We are becoming saints. This life is not a moment will determine your destiny life, it’s a process. A process of making decisions, a process of making mistakes, repenting and using the Atonement. This life is a process of becoming. 

Elder Hales concludes with “To hope and trust in the Lord requires faith, patience, humility, meekness, long-suffering, keeping the commandments, and enduring to the end.”

This life is hard, no one is going to deny that, and if they are, they’re lying to themselves. But the trick in this life is not to lose hope. Ether 12:4 promises us that when we have faith in the Lord then we can have hope for a better world and that this hope will serve as an anchor to us throughout our lives. 

We all need anchors in this stormy wind-tossed sea we call life. We can’t do it alone, and thankfully we don’t have to, because someone already did.

Christ trod the winepress alone, He walked the blood stained path of the road to Gethsemane and took upon Him OUR sins, OUR weaknesses, OUR troubles, OUR fears, OUR pains, so that we wouldn’t have to be alone. 

None of us will achieve perfection in this life, which is okay. But we should always be actively striving to be like Jesus Christ, because He is the perfect example that we should pattern our lives after. 

I really like the song, “I’m trying to be like Jesus” And I feel the words of the title are very poigniant. I’m trying to be like Jesus. I’m trying every day, and I imagine so are you. I guess that’s the idea to this life. If you keep trying every single day then it’s okay. It’s okay when you make a mistake, because we’re trying, we’re doing what we can to become like Jesus. 

I love you all! 
Just when the caterpiller thought it was the end, it became a butterfly. 

Steadfastly Minded

Have you ever literally handed someone eternal happiness and they just threw it back in your face? 

I have.

This week we gave one of the less active families we teach a “Weg Zum Tempel” plan paper so they could write out their goals so that they could go to the temple. A few years ago they’d had the opportunity and they had all of the necessary paperwork to go, but because of external circumstances, they were not able to go. They feel bitter, angry, and hurt by this and they have let it color their view of what is possible for their family.

Sister Armstrong and I have been praying to know what we should talk to this family about, what we should do to help them to come back to church and to feel the wonderful blessings that they are keeping themselves from. And this was our answer. 

Going into the lesson we knew that there was the potential of a conflict, and, being honest, there was more than a little fear on my part. But I was hopeful, I knew that this lesson was what the Lord wanted us to talk about and I knew  that this is what they needed. 

And so, with all the hope and the faith I had we presented it to them. We watched a video about a family’s backbreaking efforts to be able to go to the temple and that no sacrifice was too great to experience those blessings. We gave them the paper and bore testimony. 

I sat there and began to bear my testimony of Eternal Families. The blessings that it brings, the security of knowing that things will be okay, some way, some how, if you’re sealed together in the temple.

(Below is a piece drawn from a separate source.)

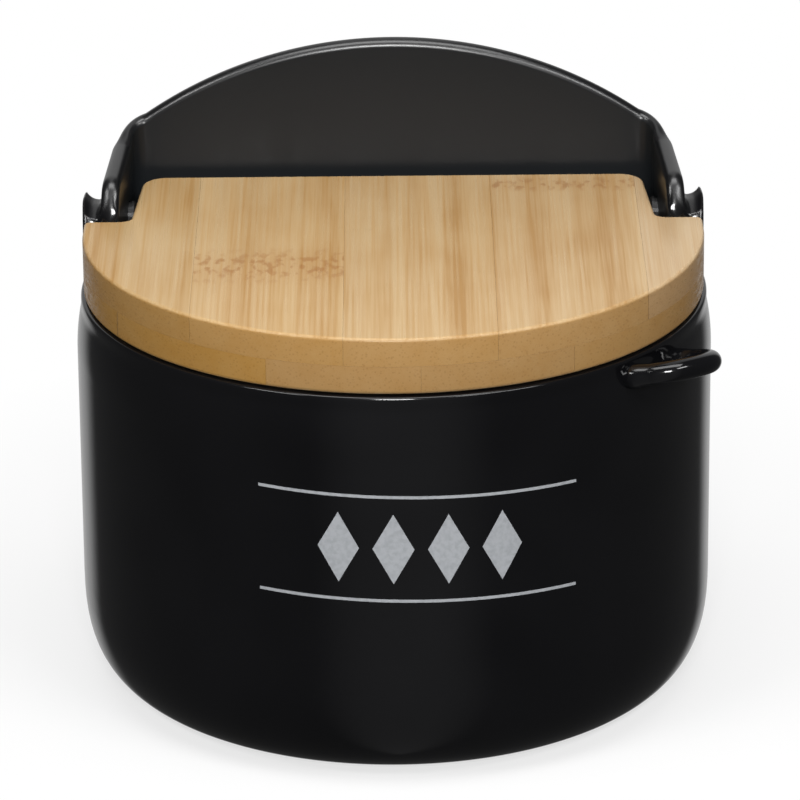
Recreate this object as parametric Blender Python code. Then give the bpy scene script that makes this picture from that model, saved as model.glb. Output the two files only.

I bore my testimony of the blessings and I couldn’t hold back the waterfall as I spoke of my personal experience and that it was still possible for them, even if it hadn’t worked the first time. 

The mother began to cry too, the two kids (who are always running around, screaming, and fighting) were perfectly still and quiet and listening intently. 
But the father was stoney faced. 

We spoke as representatives of Jesus Christ, promised them all the blessings that He wants them to have and it was all thrown back in our faces.

The slap of the softly spoken daggers was a physical blow. 

I have always had a difficult time loving people. Letting them into my small little comfort zone of a heart and letting them feel the fact that I love them overwhelmingly. I believe one of the greatest reasons I came on a mission was to learn to love people, and I feel that I have. 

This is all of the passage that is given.